# [EXERCISE GOAL]
Write out the whole listing exactly as it stands.

--- begin LISTED ENTRIES ---

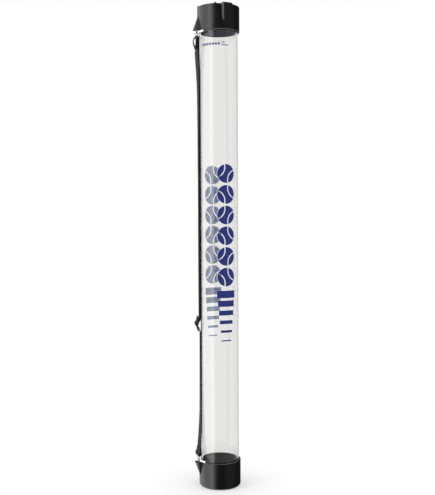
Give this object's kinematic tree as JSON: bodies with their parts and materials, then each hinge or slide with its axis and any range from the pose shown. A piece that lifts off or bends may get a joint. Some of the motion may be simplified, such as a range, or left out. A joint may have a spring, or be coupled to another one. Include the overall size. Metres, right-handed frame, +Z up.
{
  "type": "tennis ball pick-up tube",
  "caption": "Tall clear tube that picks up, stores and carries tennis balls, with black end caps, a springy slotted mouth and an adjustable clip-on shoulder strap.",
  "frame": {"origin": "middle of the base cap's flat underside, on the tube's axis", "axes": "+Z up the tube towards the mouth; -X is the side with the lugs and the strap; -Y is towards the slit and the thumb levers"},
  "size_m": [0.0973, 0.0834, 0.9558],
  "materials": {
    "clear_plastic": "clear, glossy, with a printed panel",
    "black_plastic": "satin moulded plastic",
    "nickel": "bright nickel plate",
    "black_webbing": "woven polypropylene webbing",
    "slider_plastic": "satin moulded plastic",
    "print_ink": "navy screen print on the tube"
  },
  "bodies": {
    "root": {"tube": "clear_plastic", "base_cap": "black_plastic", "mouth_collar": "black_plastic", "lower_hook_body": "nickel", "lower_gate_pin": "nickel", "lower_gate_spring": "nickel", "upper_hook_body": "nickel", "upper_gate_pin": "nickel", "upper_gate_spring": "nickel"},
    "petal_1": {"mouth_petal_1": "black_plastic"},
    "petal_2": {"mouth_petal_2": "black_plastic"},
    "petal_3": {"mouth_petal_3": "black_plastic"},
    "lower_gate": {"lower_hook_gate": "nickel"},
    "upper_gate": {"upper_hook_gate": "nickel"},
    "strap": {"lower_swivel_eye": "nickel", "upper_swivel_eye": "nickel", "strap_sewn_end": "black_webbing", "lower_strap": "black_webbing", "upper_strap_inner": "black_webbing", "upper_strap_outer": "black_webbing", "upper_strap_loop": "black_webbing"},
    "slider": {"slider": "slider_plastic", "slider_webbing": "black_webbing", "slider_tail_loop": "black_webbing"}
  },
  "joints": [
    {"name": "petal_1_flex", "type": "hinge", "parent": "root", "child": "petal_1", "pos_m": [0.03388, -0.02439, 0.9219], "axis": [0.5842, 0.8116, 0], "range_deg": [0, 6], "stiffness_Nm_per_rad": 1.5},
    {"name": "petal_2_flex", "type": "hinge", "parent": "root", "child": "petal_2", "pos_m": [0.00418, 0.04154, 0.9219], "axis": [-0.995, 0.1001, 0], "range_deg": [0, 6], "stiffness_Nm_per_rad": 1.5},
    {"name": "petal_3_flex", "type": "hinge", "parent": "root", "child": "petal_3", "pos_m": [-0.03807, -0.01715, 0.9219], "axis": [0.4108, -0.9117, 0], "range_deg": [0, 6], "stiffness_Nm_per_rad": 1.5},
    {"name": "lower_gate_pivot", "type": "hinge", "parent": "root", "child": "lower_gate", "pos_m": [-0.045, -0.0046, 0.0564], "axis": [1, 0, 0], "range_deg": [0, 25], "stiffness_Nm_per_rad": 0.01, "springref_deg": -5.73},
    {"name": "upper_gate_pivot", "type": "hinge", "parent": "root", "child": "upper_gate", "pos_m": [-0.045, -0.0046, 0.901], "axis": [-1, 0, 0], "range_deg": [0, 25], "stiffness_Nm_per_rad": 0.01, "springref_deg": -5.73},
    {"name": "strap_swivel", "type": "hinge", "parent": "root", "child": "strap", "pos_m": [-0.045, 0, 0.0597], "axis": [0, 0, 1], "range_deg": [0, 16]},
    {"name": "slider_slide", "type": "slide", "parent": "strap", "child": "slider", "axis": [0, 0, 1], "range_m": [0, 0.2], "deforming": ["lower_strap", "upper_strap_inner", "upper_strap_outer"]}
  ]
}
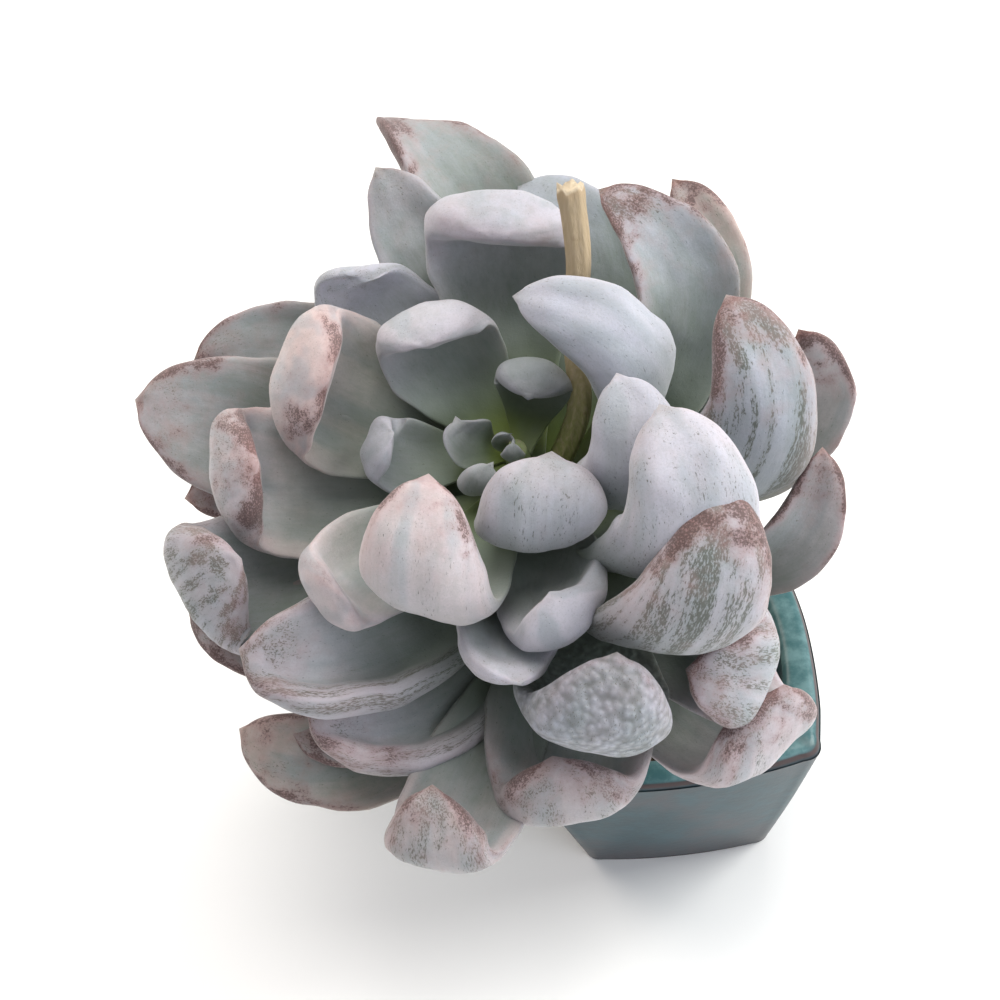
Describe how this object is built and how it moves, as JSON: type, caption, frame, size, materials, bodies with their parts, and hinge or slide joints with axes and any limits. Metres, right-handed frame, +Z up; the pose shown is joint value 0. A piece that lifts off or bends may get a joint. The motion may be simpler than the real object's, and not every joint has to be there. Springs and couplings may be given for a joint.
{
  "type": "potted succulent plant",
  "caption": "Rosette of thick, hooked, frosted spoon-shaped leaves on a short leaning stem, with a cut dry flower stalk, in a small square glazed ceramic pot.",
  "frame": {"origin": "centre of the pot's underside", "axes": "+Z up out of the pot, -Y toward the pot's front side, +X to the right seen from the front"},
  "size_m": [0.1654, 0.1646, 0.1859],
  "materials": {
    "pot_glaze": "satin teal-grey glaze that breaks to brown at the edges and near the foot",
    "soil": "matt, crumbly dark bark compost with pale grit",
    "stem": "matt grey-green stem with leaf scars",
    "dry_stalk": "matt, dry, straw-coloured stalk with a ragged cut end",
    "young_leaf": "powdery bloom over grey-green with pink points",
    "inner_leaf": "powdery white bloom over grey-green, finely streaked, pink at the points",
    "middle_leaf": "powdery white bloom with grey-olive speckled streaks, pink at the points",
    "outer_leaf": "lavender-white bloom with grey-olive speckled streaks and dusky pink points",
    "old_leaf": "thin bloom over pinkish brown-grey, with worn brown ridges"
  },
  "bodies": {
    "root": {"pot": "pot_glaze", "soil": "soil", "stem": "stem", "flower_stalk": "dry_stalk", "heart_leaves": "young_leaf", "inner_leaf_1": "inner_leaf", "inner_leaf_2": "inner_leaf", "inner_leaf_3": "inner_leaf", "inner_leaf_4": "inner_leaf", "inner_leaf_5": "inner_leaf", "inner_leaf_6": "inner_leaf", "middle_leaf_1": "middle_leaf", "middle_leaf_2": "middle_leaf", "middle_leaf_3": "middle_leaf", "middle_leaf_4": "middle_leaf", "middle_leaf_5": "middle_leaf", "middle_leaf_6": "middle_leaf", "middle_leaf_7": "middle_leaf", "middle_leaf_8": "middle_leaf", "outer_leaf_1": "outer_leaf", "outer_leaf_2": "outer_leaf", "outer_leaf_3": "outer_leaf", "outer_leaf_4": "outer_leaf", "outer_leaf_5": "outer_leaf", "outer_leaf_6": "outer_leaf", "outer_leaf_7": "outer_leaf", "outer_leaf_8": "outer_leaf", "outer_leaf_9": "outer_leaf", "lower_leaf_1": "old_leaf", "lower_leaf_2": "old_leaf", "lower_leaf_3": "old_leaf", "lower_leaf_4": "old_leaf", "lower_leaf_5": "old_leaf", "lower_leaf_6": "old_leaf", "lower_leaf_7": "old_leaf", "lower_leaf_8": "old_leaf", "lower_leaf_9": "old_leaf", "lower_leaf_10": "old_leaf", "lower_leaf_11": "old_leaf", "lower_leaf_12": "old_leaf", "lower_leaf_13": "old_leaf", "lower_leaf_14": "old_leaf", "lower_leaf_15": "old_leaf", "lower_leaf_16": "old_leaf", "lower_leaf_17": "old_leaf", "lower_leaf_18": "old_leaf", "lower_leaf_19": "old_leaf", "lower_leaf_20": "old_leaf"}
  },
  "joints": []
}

--- end LISTED ENTRIES ---

# [WRITTEN RESPONSE]
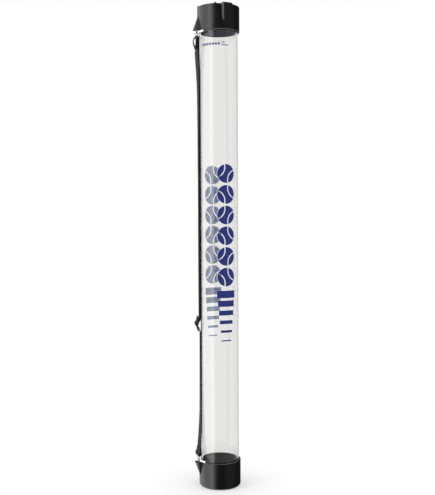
Give this object's kinematic tree as JSON: bodies with their parts and materials, then each hinge or slide with its axis and any range from the pose shown. A piece that lifts off or bends may get a joint. Some of the motion may be simplified, such as a range, or left out. A joint may have a spring, or be coupled to another one. Include the overall size. Metres, right-handed frame, +Z up.
{
  "type": "tennis ball pick-up tube",
  "caption": "Tall clear tube that picks up, stores and carries tennis balls, with black end caps, a springy slotted mouth and an adjustable clip-on shoulder strap.",
  "frame": {"origin": "middle of the base cap's flat underside, on the tube's axis", "axes": "+Z up the tube towards the mouth; -X is the side with the lugs and the strap; -Y is towards the slit and the thumb levers"},
  "size_m": [0.0973, 0.0834, 0.9558],
  "materials": {
    "clear_plastic": "clear, glossy, with a printed panel",
    "black_plastic": "satin moulded plastic",
    "nickel": "bright nickel plate",
    "black_webbing": "woven polypropylene webbing",
    "slider_plastic": "satin moulded plastic",
    "print_ink": "navy screen print on the tube"
  },
  "bodies": {
    "root": {"tube": "clear_plastic", "base_cap": "black_plastic", "mouth_collar": "black_plastic", "lower_hook_body": "nickel", "lower_gate_pin": "nickel", "lower_gate_spring": "nickel", "upper_hook_body": "nickel", "upper_gate_pin": "nickel", "upper_gate_spring": "nickel"},
    "petal_1": {"mouth_petal_1": "black_plastic"},
    "petal_2": {"mouth_petal_2": "black_plastic"},
    "petal_3": {"mouth_petal_3": "black_plastic"},
    "lower_gate": {"lower_hook_gate": "nickel"},
    "upper_gate": {"upper_hook_gate": "nickel"},
    "strap": {"lower_swivel_eye": "nickel", "upper_swivel_eye": "nickel", "strap_sewn_end": "black_webbing", "lower_strap": "black_webbing", "upper_strap_inner": "black_webbing", "upper_strap_outer": "black_webbing", "upper_strap_loop": "black_webbing"},
    "slider": {"slider": "slider_plastic", "slider_webbing": "black_webbing", "slider_tail_loop": "black_webbing"}
  },
  "joints": [
    {"name": "petal_1_flex", "type": "hinge", "parent": "root", "child": "petal_1", "pos_m": [0.03388, -0.02439, 0.9219], "axis": [0.5842, 0.8116, 0], "range_deg": [0, 6], "stiffness_Nm_per_rad": 1.5},
    {"name": "petal_2_flex", "type": "hinge", "parent": "root", "child": "petal_2", "pos_m": [0.00418, 0.04154, 0.9219], "axis": [-0.995, 0.1001, 0], "range_deg": [0, 6], "stiffness_Nm_per_rad": 1.5},
    {"name": "petal_3_flex", "type": "hinge", "parent": "root", "child": "petal_3", "pos_m": [-0.03807, -0.01715, 0.9219], "axis": [0.4108, -0.9117, 0], "range_deg": [0, 6], "stiffness_Nm_per_rad": 1.5},
    {"name": "lower_gate_pivot", "type": "hinge", "parent": "root", "child": "lower_gate", "pos_m": [-0.045, -0.0046, 0.0564], "axis": [1, 0, 0], "range_deg": [0, 25], "stiffness_Nm_per_rad": 0.01, "springref_deg": -5.73},
    {"name": "upper_gate_pivot", "type": "hinge", "parent": "root", "child": "upper_gate", "pos_m": [-0.045, -0.0046, 0.901], "axis": [-1, 0, 0], "range_deg": [0, 25], "stiffness_Nm_per_rad": 0.01, "springref_deg": -5.73},
    {"name": "strap_swivel", "type": "hinge", "parent": "root", "child": "strap", "pos_m": [-0.045, 0, 0.0597], "axis": [0, 0, 1], "range_deg": [0, 16]},
    {"name": "slider_slide", "type": "slide", "parent": "strap", "child": "slider", "axis": [0, 0, 1], "range_m": [0, 0.2], "deforming": ["lower_strap", "upper_strap_inner", "upper_strap_outer"]}
  ]
}
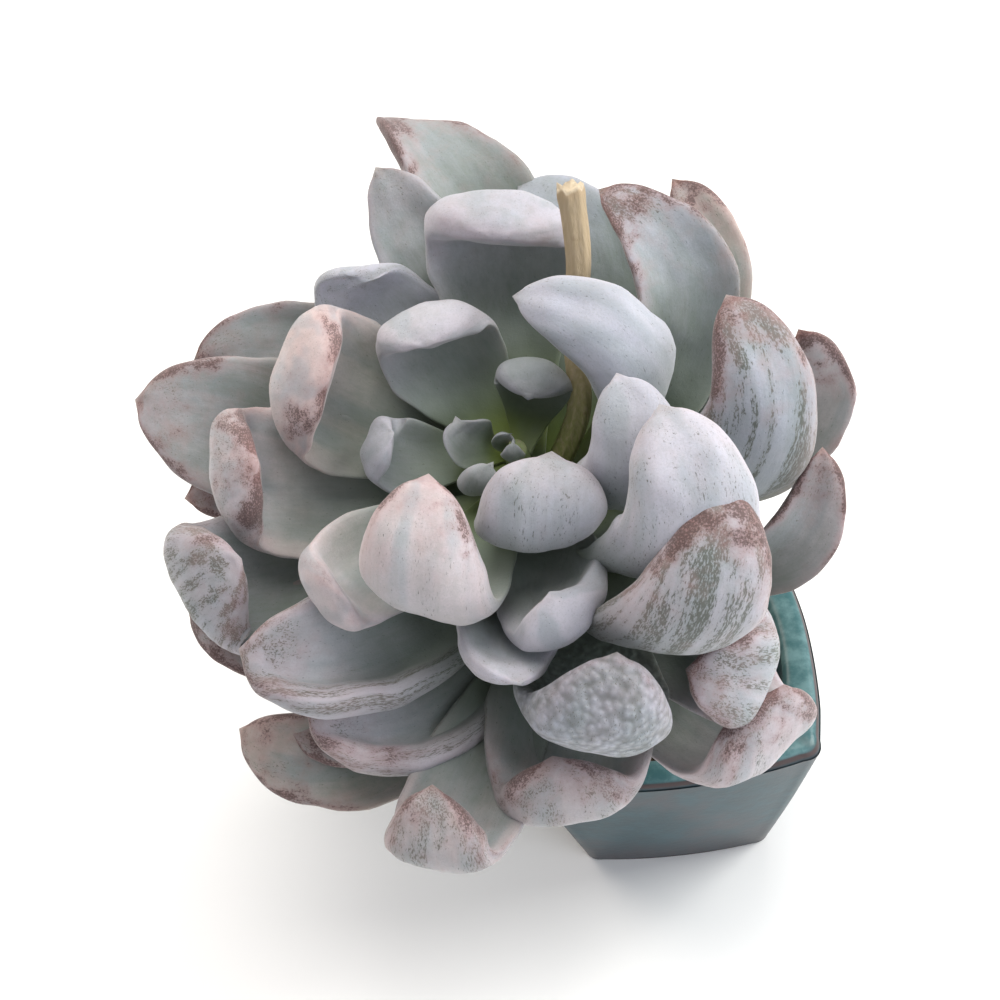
Describe how this object is built and how it moves, as JSON: type, caption, frame, size, materials, bodies with their parts, and hinge or slide joints with axes and any limits. Metres, right-handed frame, +Z up; the pose shown is joint value 0. A piece that lifts off or bends may get a joint. The motion may be simpler than the real object's, and not every joint has to be there. Springs and couplings may be given for a joint.
{
  "type": "potted succulent plant",
  "caption": "Rosette of thick, hooked, frosted spoon-shaped leaves on a short leaning stem, with a cut dry flower stalk, in a small square glazed ceramic pot.",
  "frame": {"origin": "centre of the pot's underside", "axes": "+Z up out of the pot, -Y toward the pot's front side, +X to the right seen from the front"},
  "size_m": [0.1654, 0.1646, 0.1859],
  "materials": {
    "pot_glaze": "satin teal-grey glaze that breaks to brown at the edges and near the foot",
    "soil": "matt, crumbly dark bark compost with pale grit",
    "stem": "matt grey-green stem with leaf scars",
    "dry_stalk": "matt, dry, straw-coloured stalk with a ragged cut end",
    "young_leaf": "powdery bloom over grey-green with pink points",
    "inner_leaf": "powdery white bloom over grey-green, finely streaked, pink at the points",
    "middle_leaf": "powdery white bloom with grey-olive speckled streaks, pink at the points",
    "outer_leaf": "lavender-white bloom with grey-olive speckled streaks and dusky pink points",
    "old_leaf": "thin bloom over pinkish brown-grey, with worn brown ridges"
  },
  "bodies": {
    "root": {"pot": "pot_glaze", "soil": "soil", "stem": "stem", "flower_stalk": "dry_stalk", "heart_leaves": "young_leaf", "inner_leaf_1": "inner_leaf", "inner_leaf_2": "inner_leaf", "inner_leaf_3": "inner_leaf", "inner_leaf_4": "inner_leaf", "inner_leaf_5": "inner_leaf", "inner_leaf_6": "inner_leaf", "middle_leaf_1": "middle_leaf", "middle_leaf_2": "middle_leaf", "middle_leaf_3": "middle_leaf", "middle_leaf_4": "middle_leaf", "middle_leaf_5": "middle_leaf", "middle_leaf_6": "middle_leaf", "middle_leaf_7": "middle_leaf", "middle_leaf_8": "middle_leaf", "outer_leaf_1": "outer_leaf", "outer_leaf_2": "outer_leaf", "outer_leaf_3": "outer_leaf", "outer_leaf_4": "outer_leaf", "outer_leaf_5": "outer_leaf", "outer_leaf_6": "outer_leaf", "outer_leaf_7": "outer_leaf", "outer_leaf_8": "outer_leaf", "outer_leaf_9": "outer_leaf", "lower_leaf_1": "old_leaf", "lower_leaf_2": "old_leaf", "lower_leaf_3": "old_leaf", "lower_leaf_4": "old_leaf", "lower_leaf_5": "old_leaf", "lower_leaf_6": "old_leaf", "lower_leaf_7": "old_leaf", "lower_leaf_8": "old_leaf", "lower_leaf_9": "old_leaf", "lower_leaf_10": "old_leaf", "lower_leaf_11": "old_leaf", "lower_leaf_12": "old_leaf", "lower_leaf_13": "old_leaf", "lower_leaf_14": "old_leaf", "lower_leaf_15": "old_leaf", "lower_leaf_16": "old_leaf", "lower_leaf_17": "old_leaf", "lower_leaf_18": "old_leaf", "lower_leaf_19": "old_leaf", "lower_leaf_20": "old_leaf"}
  },
  "joints": []
}